At this time, I didn't care if I fell in love with the devil, as long as that devil loved me the way he loves hell.  Not that I knew M was a monster yet but I truthfully was so in love from the beginning maybe that is why it was always so hard to run.  M turned out to be the devil and he sure did love me as much as hell if not more.  I got my love story, it just wasn't the Disney Princess kind, it was more Freddy Krueger type constantly running for my life.  Anyways.. I had been caught.  My life was about to get a whole lot trickier.  I remember Z all of a sudden wanting to make more time for me.  After he left one night, I got on the phone with M.  Little did I know Z was waiting outside my door listening to us for 45 minutes.  He finally pounded on the door and barged in.  Started throwing chairs, breaking things, yelling about how I was cheating on him.  With this being about ten years ago at this point it gets hard to remember the details but our fight escalated until the cops came.  They ended up just driving Z home because he had been drinking.  I felt ignored but I realized I was the cheater.  Who was going to side with me?  Not that I wanted him to get in trouble but I could tell the cops weren't on my side.  That is one thing I do remember.

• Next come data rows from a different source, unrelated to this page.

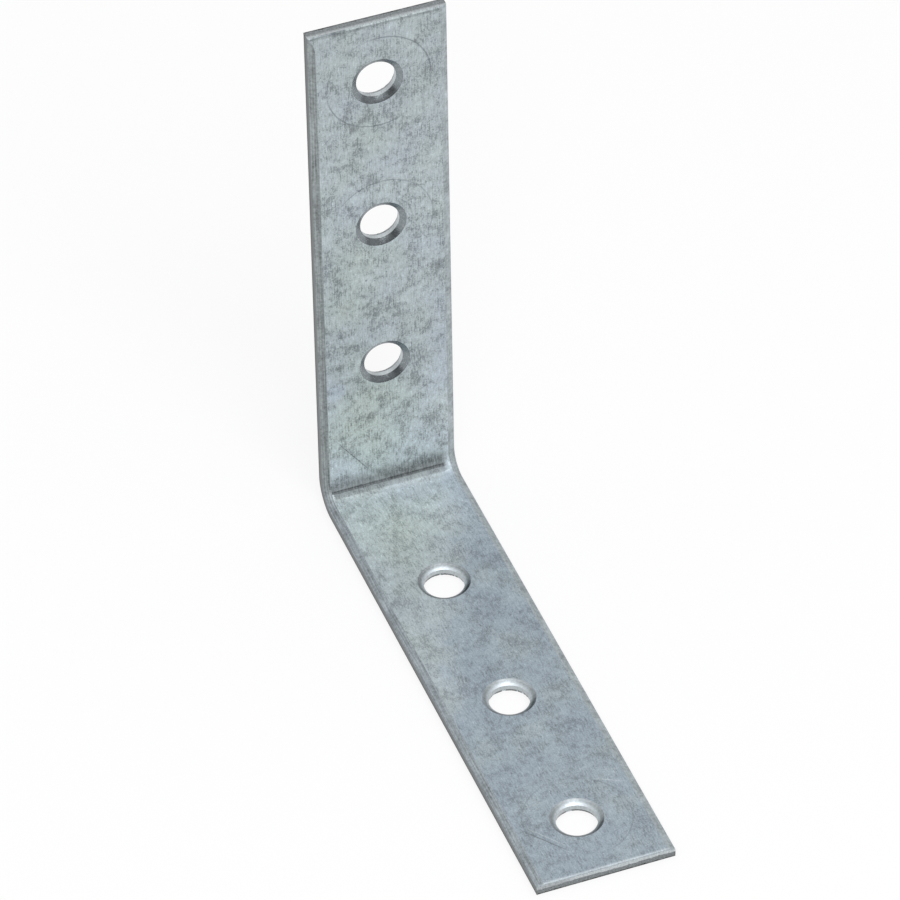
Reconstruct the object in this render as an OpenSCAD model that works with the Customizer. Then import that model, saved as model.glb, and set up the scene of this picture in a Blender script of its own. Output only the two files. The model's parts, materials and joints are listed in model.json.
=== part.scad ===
// Corner brace: one strip of galvanised steel folded square, with three countersunk screw holes
// in each leg. It stands on its lower leg, as it would on a bench. X runs across the strip,
// the lower leg lies along Y with the fold at +Y, and the upright leg rises along +Z.
// The origin is the middle of the rectangle that the brace stands on, at the bottom.

/* [Strip] */
// Width of the strip
strip_w = 24; // [18:0.5:40]
// Thickness of the steel with its zinc
thick = 2; // [1.6:0.1:3]
// Length of the upright leg, from the outer face of the lower leg to its end
upright_len = 101.4; // [96:0.2:160]
// Length of the lower leg, from the outer face of the upright leg to its end
foot_len = 101.4; // [96:0.2:160]
// Radius inside the fold
fold_r = 3.25; // [2:0.25:6]

/* [Edges] */
// Width of the rolled-over band that slitting left along both long edges
roll_w = 1.25; // [0.6:0.05:2]
// How far that band falls away from the inner face
roll_drop = 0.55; // [0.3:0.05:0.8]
// Slope at which that band leaves the inner face, in degrees
roll_start = 12; // [4:1:15]
// Size of the edge break where the ends were sheared
end_break = 0.3; // [0.1:0.05:0.6]

/* [Screw holes] */
// Diameter of the straight bore
bore_d = 6.9; // [5:0.1:9]
// Diameter of the countersink at the inner face
sink_d = 8.9; // [7.5:0.1:12]
// Depth of the countersink
sink_depth = 0.7; // [0.3:0.05:0.9]
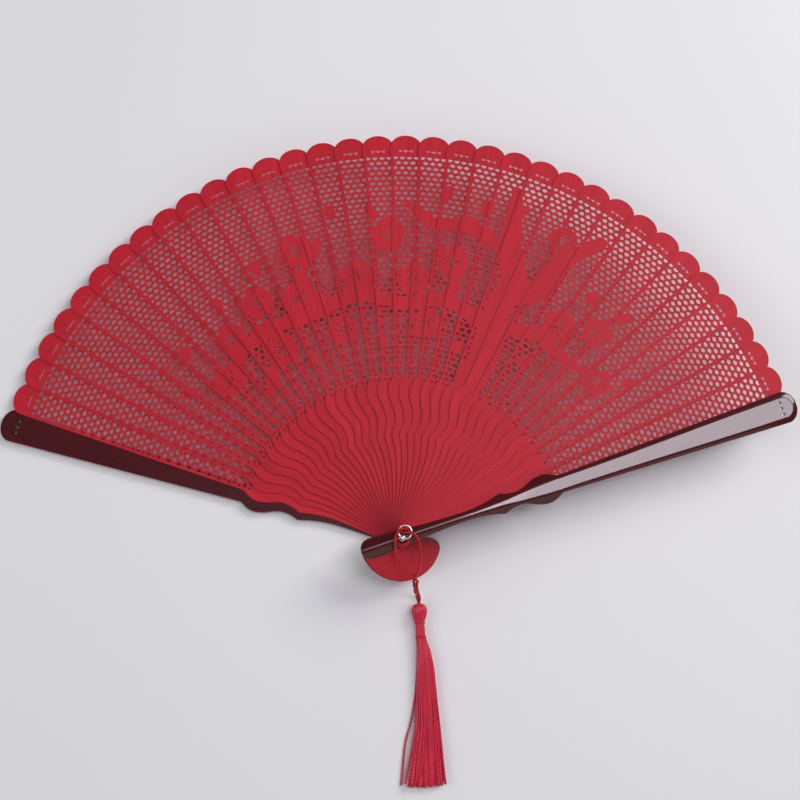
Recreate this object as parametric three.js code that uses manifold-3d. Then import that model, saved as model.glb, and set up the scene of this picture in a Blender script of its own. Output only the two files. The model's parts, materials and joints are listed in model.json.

The reality of the other man started to set in for Zach.  He was losing his women to a loser.  That is what he thought of M.  I've always seen the best in people but maybe this time a little too much.  Zach basically told me he was willing to change and to be present in our relationship.  He was ready to move in together and we could get all new furniture abd the ring was on the way blah blah blah.  By that time, I didn't want to be with Z anymore and this was my out.  In April of 2016 we parted ways after 11 years together.  One day you're going to wake up and notice that you should've tried.  I was worth the fight.  And even though you didn't make it to the end of my story, I will always have the corner folded down on your page, because it was one of my favorites.  To my dear Z, may my absense give you the peace my love couldn't.